Exercise task: Extract the complete data exactly as given.

═══ Material provided

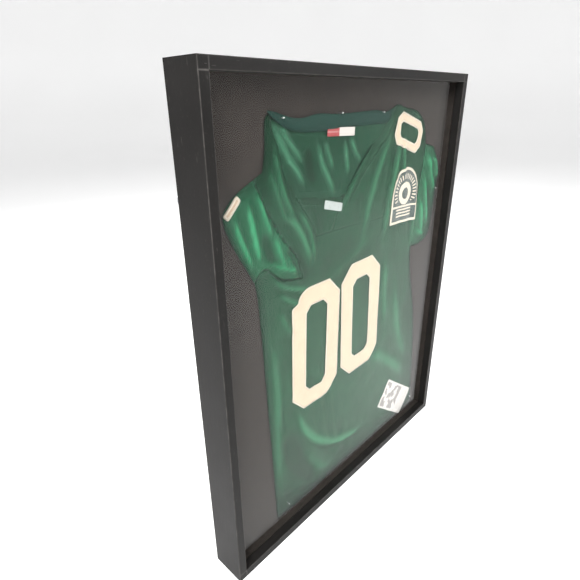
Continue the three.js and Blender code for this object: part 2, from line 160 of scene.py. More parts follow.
def smooth_faces(mesh):
    for face in mesh.polygons:
        face.use_smooth = True


def finish_mesh(name, bm, material, node):
    """A finished piece at the origin that rides on the case and stands for a CAD node."""
    bmesh.ops.remove_doubles(bm, verts=bm.verts, dist=WELD)
    mesh = mesh_from(bm, name)
    smooth_faces(mesh)
    obj = placed(name, mesh)
    mesh.materials.append(material)
    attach(obj, CASE)
    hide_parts(node)
    return obj


def thicken(obj, thickness, offset=1.0):
    solid = obj.modifiers.new("Thickness", "SOLIDIFY")
    solid.thickness = thickness
    solid.offset = offset
    solid.use_even_offset = False
    solid.use_rim = True


# ---------------------------------------------------------------- materials

STITCHES = 300.0  # a metre
STITCH_SHARE = 0.66
CORDS = 900.0  # strands of a satin-stitched border, a metre
ARRIS = 1.4 * MM  # width of the rubbed edges


def toned(color, share):
    return [share * c for c in color]


class Recipe:
    """A material under construction: one Principled shader and the nodes that feed it."""

    def __init__(self, name, color, roughness, metallic=0.0):
        self.material = bpy.data.materials.new(name)
        self.material.use_nodes = True
        self.tree = self.material.node_tree
        self.shader = self.tree.nodes["Principled BSDF"]
        self.shader.inputs["Base Color"].default_value = (*color, 1)
        self.shader.inputs["Roughness"].default_value = roughness
        self.shader.inputs["Metallic"].default_value = metallic
        self.place = self.node("ShaderNodeTexCoord").outputs["Object"]

    def node(self, kind, **settings):
        made = self.tree.nodes.new(kind)
        for key, value in settings.items():
            setattr(made, key, value)
        return made

    def link(self, a, b):
        self.tree.links.new(a, b)

    def put(self, socket, value):
        if isinstance(value, bpy.types.NodeSocket):
            self.link(value, socket)
        else:
            socket.default_value = value

    def attribute(self, name):
        return self.node("ShaderNodeAttribute", attribute_name=name).outputs["Fac"]

    def flat(self):
        """The cloth's own flat layout, in metres."""
        return self.node("ShaderNodeUVMap", uv_map="flat").outputs[0]

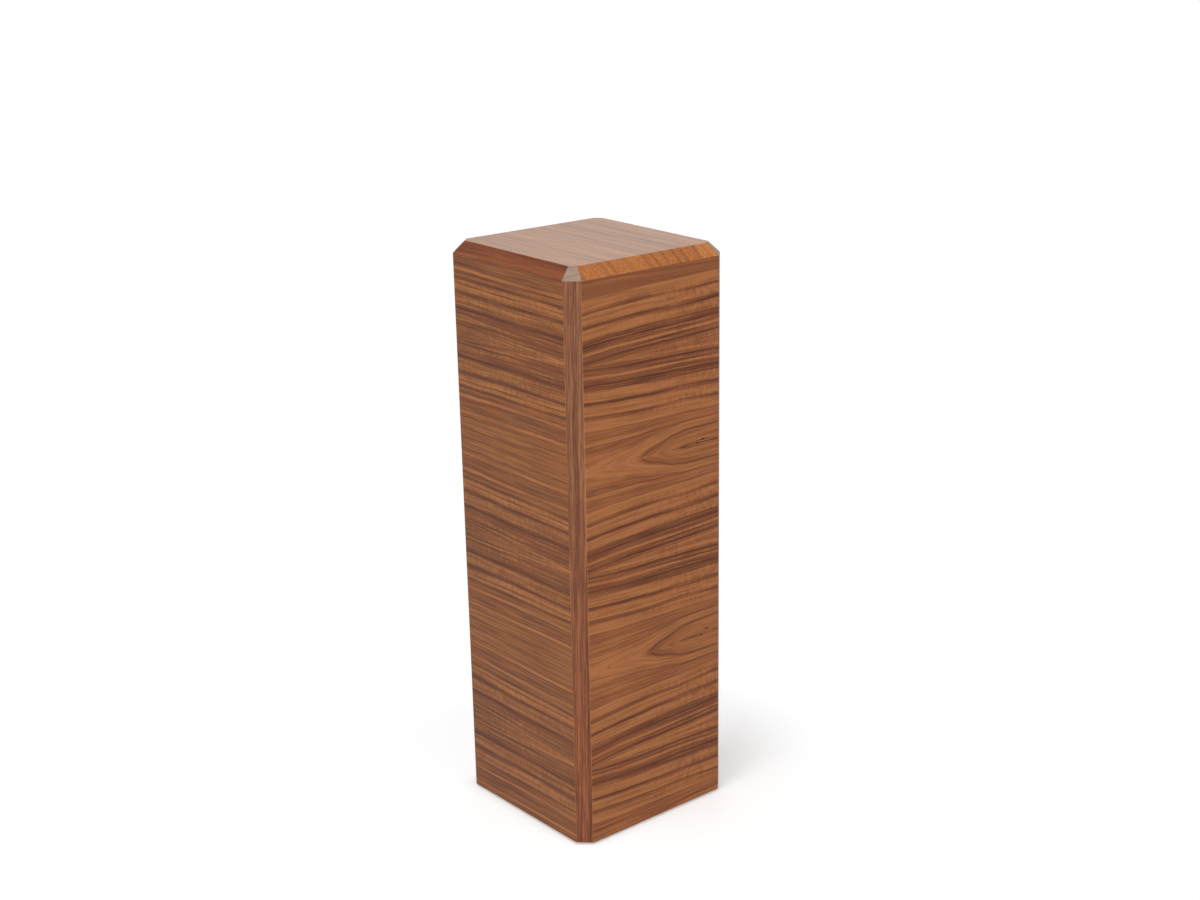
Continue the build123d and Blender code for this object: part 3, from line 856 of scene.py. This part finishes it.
def makeFloor():
    mesh = bpy.data.meshes.new("floor")
    reach = stage["floorReach"]
    corners = [(-reach, -reach, 0), (reach, -reach, 0), (reach, reach, 0), (-reach, reach, 0)]
    mesh.from_pydata(corners, [], [(0, 1, 2, 3)])
    floor = bpy.data.objects.new("floor", mesh)
    bpy.context.scene.collection.objects.link(floor)
    material = bpy.data.materials.new("floor paper")
    material.use_nodes = True
    tree = material.node_tree
    tree.nodes.clear()

    def paper(shade):
        node = addNode(tree, "BsdfDiffuse")
        node.inputs["Color"].default_value = (shade, shade, shade, 1.0)
        return node.outputs[0]

    def glow(strength):
        node = addNode(tree, "Emission")
        node.inputs["Strength"].default_value = strength
        return node.outputs[0]

    lit = addNode(tree, "AddShader")
    plug(tree, lit.inputs[0], paper(stage["seenPaper"]))
    plug(tree, lit.inputs[1], glow(stage["seenGlow"]))
    x, y, _ = parts(tree, addNode(tree, "TexCoord").outputs["Object"])
    edge = half / millimetres
    outside = calc(tree, "MAXIMUM", calc(tree, "ABSOLUTE", x), calc(tree, "ABSOLUTE", y))
    besideIt = rise(tree, outside, edge, edge + stage["beside"])
    offShadow = rise(tree, distanceFrom(tree, x, y, stage["shadowPlace"]), *stage["shadowReach"])
    near = times(tree, besideIt, stage["besideShare"], offShadow)
    far = rise(tree, distanceFrom(tree, x, y, (0.0, 0.0)), *stage["far"])
    seen = choose(tree, calc(tree, "MAXIMUM", near, far), lit.outputs[0], glow(stage["white"]))
    path = addNode(tree, "LightPath").outputs
    mirrored = calc(tree, "ADD", path["Is Glossy Ray"], path["Is Transmission Ray"])
    looking = calc(tree, "ADD", path["Is Camera Ray"], mirrored, clamp=True)
    surface = choose(tree, looking, paper(stage["paper"]), seen)
    plug(tree, addNode(tree, "OutputMaterial").inputs["Surface"], surface)
    floor.data.materials.append(material)


def makeSky():
    world = bpy.data.worlds.new("studio")
    world.use_nodes = True
    tree = world.node_tree
    tree.nodes.clear()

    def background(strength):
        node = addNode(tree, "Background")
        node.inputs["Color"].default_value = (1.0, 1.0, 1.0, 1.0)
        plug(tree, node.inputs["Strength"], strength)
        return node.outputs[0]

    path = addNode(tree, "LightPath").outputs
    up = parts(tree, addNode(tree, "TexCoord").outputs["Generated"])[2]
    dimming = times(tree, rise(tree, up, *stage["ceilingRise"]), stage["ceiling"] - 1.0)
    mirrored = calc(tree, "ADD", path["Is Glossy Ray"], path["Is Transmission Ray"], clamp=True)
    walls = background(calc(tree, "ADD", dimming, 1.0))
    light = choose(tree, mirrored, background(stage["sky"]), walls)
    light = choose(tree, path["Is Camera Ray"], light, background(1.0))
    plug(tree, addNode(tree, "OutputWorld").inputs["Surface"], light)
    bpy.context.scene.world = world


def makeLamp(name, lamp):
    data = bpy.data.lights.new(name, "AREA")
    data.shape = "SQUARE"
    data.size = lamp["size"]
    data.energy = lamp["watts"]
    obj = bpy.data.objects.new(name, data)
    obj.location = lamp["place"]
    toward = [aim - start for aim, start in zip(lamp["aim"], lamp["place"])]
    level = math.hypot(toward[0], toward[1])
    obj.rotation_euler = (math.atan2(level, -toward[2]), 0.0, math.atan2(-toward[0], toward[1]))
    obj.visible_camera = False
    obj.visible_glossy = lamp.get("gloss", True)  # the top board would mirror the rear one
    bpy.context.scene.collection.objects.link(obj)


# The camera, as solved from the picture's straight edges: places in pixels of its 1200 by 900 frame

camera = {
    "azimuth": -42.392, "elevation": 19.302, "place": (-1.7568, -2.1881, 1.4814),
    "frameWidth": 1200, "frameHeight": 900, "focalPixels": 1873.8, "axisPixel": (704.0, 501.6),
    "sensorWidth": 36.0,  # mm
}


def makeCamera():
    data = bpy.data.cameras.new("camera")
    width = camera["frameWidth"]
    data.sensor_width = camera["sensorWidth"]
    data.lens = camera["focalPixels"] / width * data.sensor_width
    data.shift_x = (width / 2 - camera["axisPixel"][0]) / width
    data.shift_y = (camera["axisPixel"][1] - camera["frameHeight"] / 2) / width
    obj = bpy.data.objects.new("camera", data)
    obj.location = camera["place"]
    obj.rotation_euler = (math.radians(90 - camera["elevation"]), 0.0, math.radians(camera["azimuth"]))
    bpy.context.scene.collection.objects.link(obj)
    bpy.context.scene.camera = obj


makeFloor()
makeSky()
for name, lamp in lamps.items():
    makeLamp(name, lamp)
makeCamera()
bpy.context.scene.view_settings.view_transform = "Standard"
print("stage, lamps and camera set")
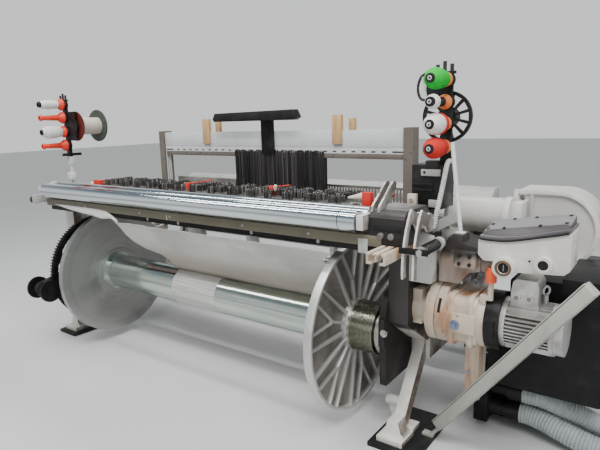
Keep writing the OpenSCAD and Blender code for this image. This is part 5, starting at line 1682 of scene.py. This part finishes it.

══════

The solution:
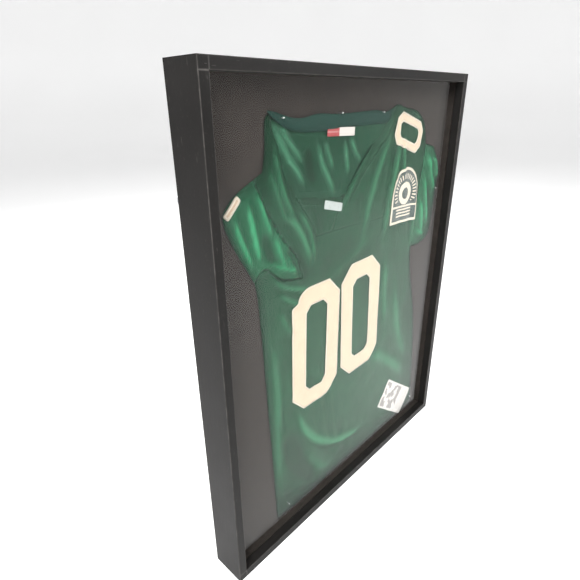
Continue the three.js and Blender code for this object: part 2, from line 160 of scene.py. More parts follow.
def smooth_faces(mesh):
    for face in mesh.polygons:
        face.use_smooth = True


def finish_mesh(name, bm, material, node):
    """A finished piece at the origin that rides on the case and stands for a CAD node."""
    bmesh.ops.remove_doubles(bm, verts=bm.verts, dist=WELD)
    mesh = mesh_from(bm, name)
    smooth_faces(mesh)
    obj = placed(name, mesh)
    mesh.materials.append(material)
    attach(obj, CASE)
    hide_parts(node)
    return obj


def thicken(obj, thickness, offset=1.0):
    solid = obj.modifiers.new("Thickness", "SOLIDIFY")
    solid.thickness = thickness
    solid.offset = offset
    solid.use_even_offset = False
    solid.use_rim = True


# ---------------------------------------------------------------- materials

STITCHES = 300.0  # a metre
STITCH_SHARE = 0.66
CORDS = 900.0  # strands of a satin-stitched border, a metre
ARRIS = 1.4 * MM  # width of the rubbed edges


def toned(color, share):
    return [share * c for c in color]


class Recipe:
    """A material under construction: one Principled shader and the nodes that feed it."""

    def __init__(self, name, color, roughness, metallic=0.0):
        self.material = bpy.data.materials.new(name)
        self.material.use_nodes = True
        self.tree = self.material.node_tree
        self.shader = self.tree.nodes["Principled BSDF"]
        self.shader.inputs["Base Color"].default_value = (*color, 1)
        self.shader.inputs["Roughness"].default_value = roughness
        self.shader.inputs["Metallic"].default_value = metallic
        self.place = self.node("ShaderNodeTexCoord").outputs["Object"]

    def node(self, kind, **settings):
        made = self.tree.nodes.new(kind)
        for key, value in settings.items():
            setattr(made, key, value)
        return made

    def link(self, a, b):
        self.tree.links.new(a, b)

    def put(self, socket, value):
        if isinstance(value, bpy.types.NodeSocket):
            self.link(value, socket)
        else:
            socket.default_value = value

    def attribute(self, name):
        return self.node("ShaderNodeAttribute", attribute_name=name).outputs["Fac"]

    def flat(self):
        """The cloth's own flat layout, in metres."""
        return self.node("ShaderNodeUVMap", uv_map="flat").outputs[0]

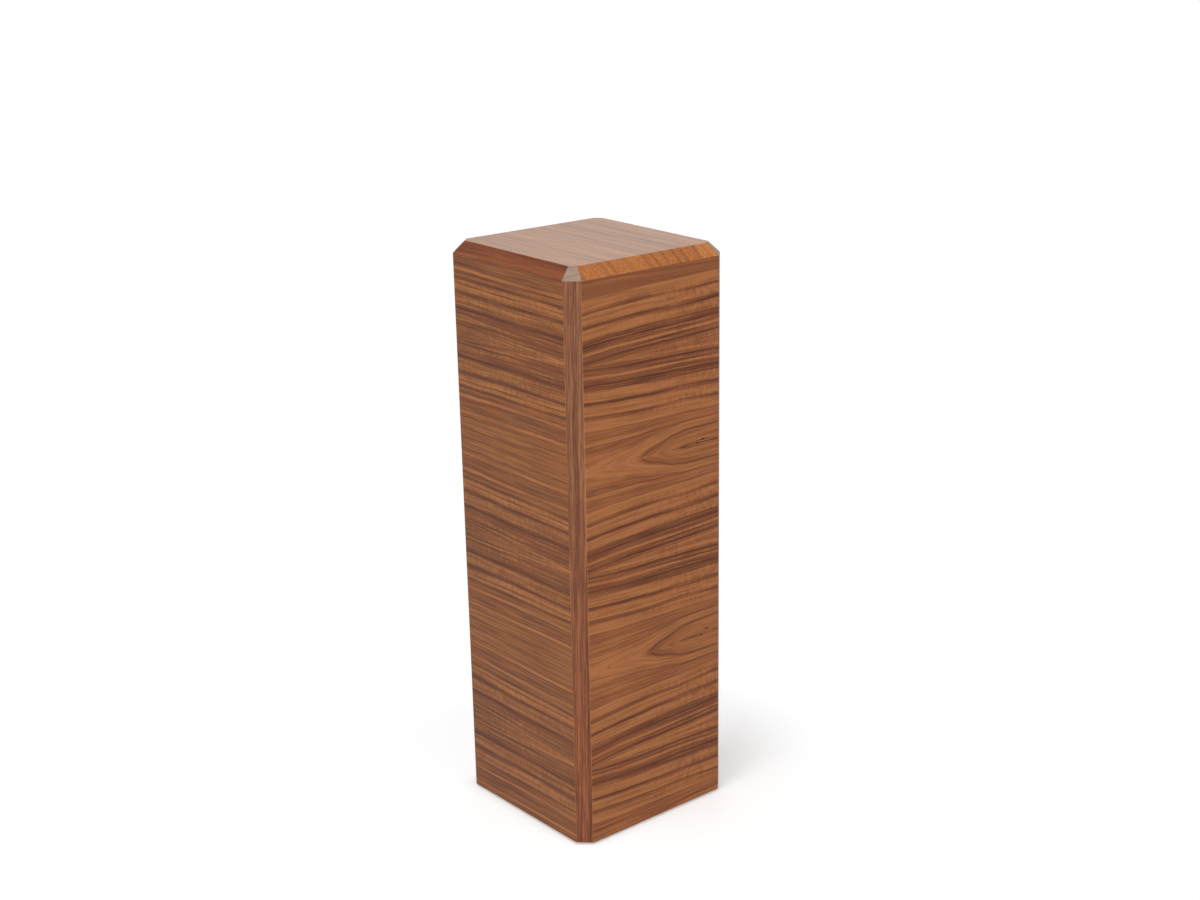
Continue the build123d and Blender code for this object: part 3, from line 856 of scene.py. This part finishes it.
def makeFloor():
    mesh = bpy.data.meshes.new("floor")
    reach = stage["floorReach"]
    corners = [(-reach, -reach, 0), (reach, -reach, 0), (reach, reach, 0), (-reach, reach, 0)]
    mesh.from_pydata(corners, [], [(0, 1, 2, 3)])
    floor = bpy.data.objects.new("floor", mesh)
    bpy.context.scene.collection.objects.link(floor)
    material = bpy.data.materials.new("floor paper")
    material.use_nodes = True
    tree = material.node_tree
    tree.nodes.clear()

    def paper(shade):
        node = addNode(tree, "BsdfDiffuse")
        node.inputs["Color"].default_value = (shade, shade, shade, 1.0)
        return node.outputs[0]

    def glow(strength):
        node = addNode(tree, "Emission")
        node.inputs["Strength"].default_value = strength
        return node.outputs[0]

    lit = addNode(tree, "AddShader")
    plug(tree, lit.inputs[0], paper(stage["seenPaper"]))
    plug(tree, lit.inputs[1], glow(stage["seenGlow"]))
    x, y, _ = parts(tree, addNode(tree, "TexCoord").outputs["Object"])
    edge = half / millimetres
    outside = calc(tree, "MAXIMUM", calc(tree, "ABSOLUTE", x), calc(tree, "ABSOLUTE", y))
    besideIt = rise(tree, outside, edge, edge + stage["beside"])
    offShadow = rise(tree, distanceFrom(tree, x, y, stage["shadowPlace"]), *stage["shadowReach"])
    near = times(tree, besideIt, stage["besideShare"], offShadow)
    far = rise(tree, distanceFrom(tree, x, y, (0.0, 0.0)), *stage["far"])
    seen = choose(tree, calc(tree, "MAXIMUM", near, far), lit.outputs[0], glow(stage["white"]))
    path = addNode(tree, "LightPath").outputs
    mirrored = calc(tree, "ADD", path["Is Glossy Ray"], path["Is Transmission Ray"])
    looking = calc(tree, "ADD", path["Is Camera Ray"], mirrored, clamp=True)
    surface = choose(tree, looking, paper(stage["paper"]), seen)
    plug(tree, addNode(tree, "OutputMaterial").inputs["Surface"], surface)
    floor.data.materials.append(material)


def makeSky():
    world = bpy.data.worlds.new("studio")
    world.use_nodes = True
    tree = world.node_tree
    tree.nodes.clear()

    def background(strength):
        node = addNode(tree, "Background")
        node.inputs["Color"].default_value = (1.0, 1.0, 1.0, 1.0)
        plug(tree, node.inputs["Strength"], strength)
        return node.outputs[0]

    path = addNode(tree, "LightPath").outputs
    up = parts(tree, addNode(tree, "TexCoord").outputs["Generated"])[2]
    dimming = times(tree, rise(tree, up, *stage["ceilingRise"]), stage["ceiling"] - 1.0)
    mirrored = calc(tree, "ADD", path["Is Glossy Ray"], path["Is Transmission Ray"], clamp=True)
    walls = background(calc(tree, "ADD", dimming, 1.0))
    light = choose(tree, mirrored, background(stage["sky"]), walls)
    light = choose(tree, path["Is Camera Ray"], light, background(1.0))
    plug(tree, addNode(tree, "OutputWorld").inputs["Surface"], light)
    bpy.context.scene.world = world


def makeLamp(name, lamp):
    data = bpy.data.lights.new(name, "AREA")
    data.shape = "SQUARE"
    data.size = lamp["size"]
    data.energy = lamp["watts"]
    obj = bpy.data.objects.new(name, data)
    obj.location = lamp["place"]
    toward = [aim - start for aim, start in zip(lamp["aim"], lamp["place"])]
    level = math.hypot(toward[0], toward[1])
    obj.rotation_euler = (math.atan2(level, -toward[2]), 0.0, math.atan2(-toward[0], toward[1]))
    obj.visible_camera = False
    obj.visible_glossy = lamp.get("gloss", True)  # the top board would mirror the rear one
    bpy.context.scene.collection.objects.link(obj)


# The camera, as solved from the picture's straight edges: places in pixels of its 1200 by 900 frame

camera = {
    "azimuth": -42.392, "elevation": 19.302, "place": (-1.7568, -2.1881, 1.4814),
    "frameWidth": 1200, "frameHeight": 900, "focalPixels": 1873.8, "axisPixel": (704.0, 501.6),
    "sensorWidth": 36.0,  # mm
}


def makeCamera():
    data = bpy.data.cameras.new("camera")
    width = camera["frameWidth"]
    data.sensor_width = camera["sensorWidth"]
    data.lens = camera["focalPixels"] / width * data.sensor_width
    data.shift_x = (width / 2 - camera["axisPixel"][0]) / width
    data.shift_y = (camera["axisPixel"][1] - camera["frameHeight"] / 2) / width
    obj = bpy.data.objects.new("camera", data)
    obj.location = camera["place"]
    obj.rotation_euler = (math.radians(90 - camera["elevation"]), 0.0, math.radians(camera["azimuth"]))
    bpy.context.scene.collection.objects.link(obj)
    bpy.context.scene.camera = obj


makeFloor()
makeSky()
for name, lamp in lamps.items():
    makeLamp(name, lamp)
makeCamera()
bpy.context.scene.view_settings.view_transform = "Standard"
print("stage, lamps and camera set")
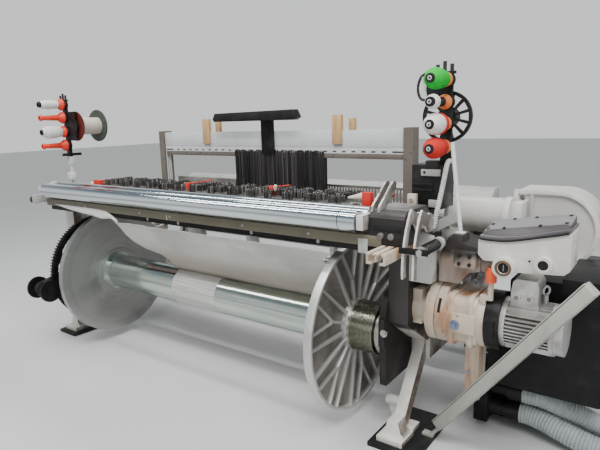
Keep writing the OpenSCAD and Blender code for this image. This is part 5, starting at line 1682 of scene.py. This part finishes it.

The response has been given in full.